A month ago at a “green” campus conference, Ann Ollila sat and listened to complaints of some students who couldn’t find the campus environmental issues they were looking for on the University Web site.
She remembered the problems she encountered as a first-year student trying to find environmental activities and programs to get involved in.
While she sat listening, she started to develop an idea to help students, staff and faculty connect with information they are looking for.
Ollila – with help from the Sustainable Campus Initiative and Sarah Birtles, a research specialist for the Center for Sustainable Building Research – is working to create a search engine-based Web site dedicated to environmental issues.
“There is no place on the ‘U’s’ Web site where you can get clear information on policy issues,” Ollila said. “Going through the levels of bureaucracy is more trouble than it’s worth.”
Ollila hopes to build a Web site where people can click on a number of environmental topics. Under each topic, she aims to add information about classes, student groups, events and research being done on campus.

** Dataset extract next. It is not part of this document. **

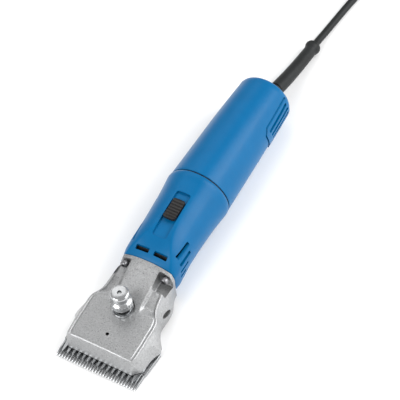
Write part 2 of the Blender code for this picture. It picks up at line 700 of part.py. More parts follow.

As with any project, money is an issue. To offset costs, Ollila has sent a grant proposal to the National Wildlife Federation entitled “Connecting the University of Minnesota.”
Birtles, who is working on a “green map” of the University, is in the process of applying for a grant to develop a Web site about her project. She intends to collaborate with Ollila to combine the sites.
Birtles said the Web site is a way to take stock in what is going on environmentally around campus.
“A lot of people believe in reducing our environmental impact,” Birtles said. “But, I don’t think we’ve connected well enough yet.”
Ollila, a junior in the College of Natural Resources, thinks the site could end up being an interdisciplinary tool or something classes could utilize.
“I expect the site to be a valuable source of information so when people come here they aren’t completely overwhelmed,” Ollila said. “If I had been able to have this when I first came here, I would have been much more productive in my efforts.”
Ollila said she has asked her fellow Environmental Studies Club members to collect information for the site.
Once data is gathered from student groups, departments, organizations and researchers, she estimates the site will be completed in two to three months.
Suzanne Savanick, coordinator for the Sustainable Campus Initiative, is confident that once developed, the site will connect several projects and research areas throughout the University.
“I’m hoping this project is to be a main source where everyone on campus can have access to find environmental issues,” Savanick said. “This does seem to be something that absolutely needs to be done.”
Despite monetary uncertainty, Ollila is dedicated to making the Web site happen. Ollila said she would do the project regardless of the grant.
To make it work she said she already bought a “Web Design for Dummies” book.
“I figure if Yahoo can do it, I can too,” she said.